Exploring Boundaries: Faith & Reason


I believe in the integration of faith and reason. Even many of my Christian brothers & sisters disagree with me here, I am not alone. Pascal, Edmund Burke, Augustine, Chesterton, C.S. Lewis, Ravi Zacharias and many many others would echo this affirmation.

When we put on seatbelts to ride in a car, we do so because logic says that the seatbelts make us safer. However because we cannot absolutely know whether or not we will arrive at our destination safely, our decision to ride in the car is based upon faith. Furthermore, if the driver of the car was inebriated, reason would dictate that such faith would be even less founded, if not unfounded.

I believe in Christ but not without reason. But because my reasons can not absolutely prove Him to be true, I still have faith. There is a reason that the Bible says that the Christ who could walk through walls in his resurrected body rolled away the stone from His tomb. It wasn't so that He could get out. It was so that we could see in.

I have blogged on the reasons for my faith in other posts and will not reiterate them again. But now that I have established this nexus of reason and faith, let's explore their limitations.

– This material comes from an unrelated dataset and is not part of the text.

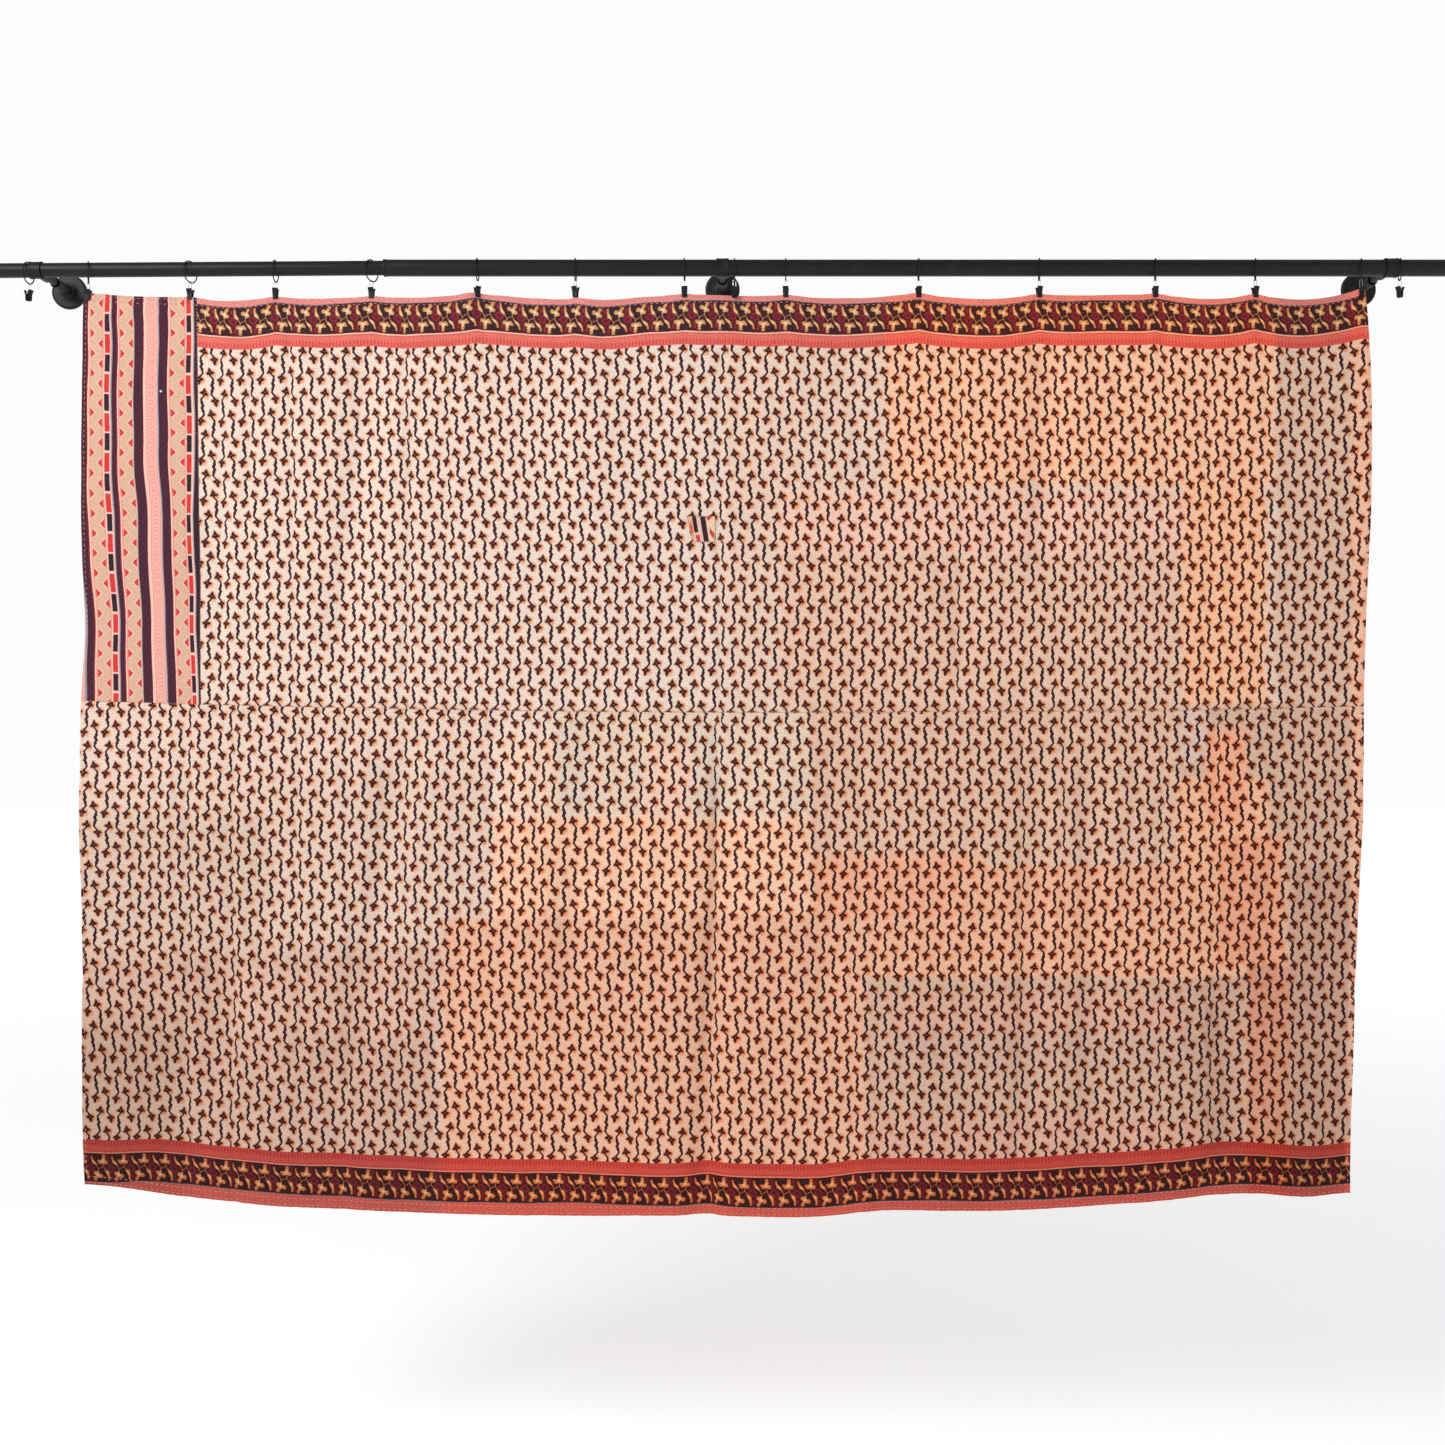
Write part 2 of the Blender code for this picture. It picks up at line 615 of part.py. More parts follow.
def main():
    for existing in list(bpy.data.objects):
        bpy.data.objects.remove(existing)
    quilt = bpy.data.collections.new("kantha_quilt")
    cutters = bpy.data.collections.new("cutters")
    bpy.context.scene.collection.children.link(quilt)
    bpy.context.scene.collection.children.link(cutters)
    make_upper_panel(quilt)
    make_striped_panel(quilt)
    make_lower_panel(quilt)
    make_patch(quilt)
    make_rods(quilt)
    for name, x in BRACKETS:
        make_bracket(name, x, quilt, cutters)
    make_hangers(quilt)


main()
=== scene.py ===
# %% [markdown]
# # A kantha quilt clipped to a wall rod
#
# The object is a hand-quilted cloth of printed cotton, about 2 m wide, that hangs by spring clips
# from the rings of a black rod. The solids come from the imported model. This lesson gives them their
# looks: finer metal pieces, thin sheets for the cloth, and prints that are drawn by node maths.
#
# Everything is in metres, x runs along the rod, the wall is the plane y = 0 and z points up.

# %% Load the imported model
import math
from collections import namedtuple

import bmesh
import bpy
import numpy as np
from mathutils import Matrix, Vector


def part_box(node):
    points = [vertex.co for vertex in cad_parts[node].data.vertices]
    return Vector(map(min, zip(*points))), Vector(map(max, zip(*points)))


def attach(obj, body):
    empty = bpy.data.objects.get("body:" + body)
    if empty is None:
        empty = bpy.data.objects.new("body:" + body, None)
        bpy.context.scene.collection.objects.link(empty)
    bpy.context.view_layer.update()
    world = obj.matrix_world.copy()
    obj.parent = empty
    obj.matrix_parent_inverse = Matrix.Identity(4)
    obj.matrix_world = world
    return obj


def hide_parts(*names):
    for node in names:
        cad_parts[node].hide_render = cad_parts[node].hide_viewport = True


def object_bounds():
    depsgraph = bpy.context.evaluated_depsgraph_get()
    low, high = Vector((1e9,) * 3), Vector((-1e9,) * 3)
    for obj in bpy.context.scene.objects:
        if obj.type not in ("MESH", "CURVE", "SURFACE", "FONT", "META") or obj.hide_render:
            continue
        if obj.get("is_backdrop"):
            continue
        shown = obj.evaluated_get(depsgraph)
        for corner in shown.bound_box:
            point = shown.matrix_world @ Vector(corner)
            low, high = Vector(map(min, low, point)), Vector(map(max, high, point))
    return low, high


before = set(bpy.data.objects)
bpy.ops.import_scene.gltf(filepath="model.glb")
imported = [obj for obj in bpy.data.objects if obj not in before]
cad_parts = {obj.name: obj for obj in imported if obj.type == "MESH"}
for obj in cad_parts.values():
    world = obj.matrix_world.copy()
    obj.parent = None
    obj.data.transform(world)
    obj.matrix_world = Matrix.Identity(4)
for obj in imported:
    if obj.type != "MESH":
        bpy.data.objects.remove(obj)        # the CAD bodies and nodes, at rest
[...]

The limitations of reason are less obvious to many. Maybe you've read about the philosopher who asks questions like "How do I know I exist?" and "How do I know that I'm not really asleep living in a dream?" Go without food and drink for a while and you'll know that you are alive even if you can't explain how or why via reason. We somehow know that we exist but we can't explain how.

The limitations of faith are obvious. I can have faith that the world is flat, that I am the king of Narnia, that I am going to be healthy, wealthy, famous and wise, but reality does not always conform to our faith.

I can have faith that the oil currently spewing into the gulf of Mexico will miraculously stop but I cannot presume my faith upon God's will. It is only when I know the will of God that my faith can have traction.

What is at the boundary of reason if it is not faith? And what is at the boundary of faith if it is not God?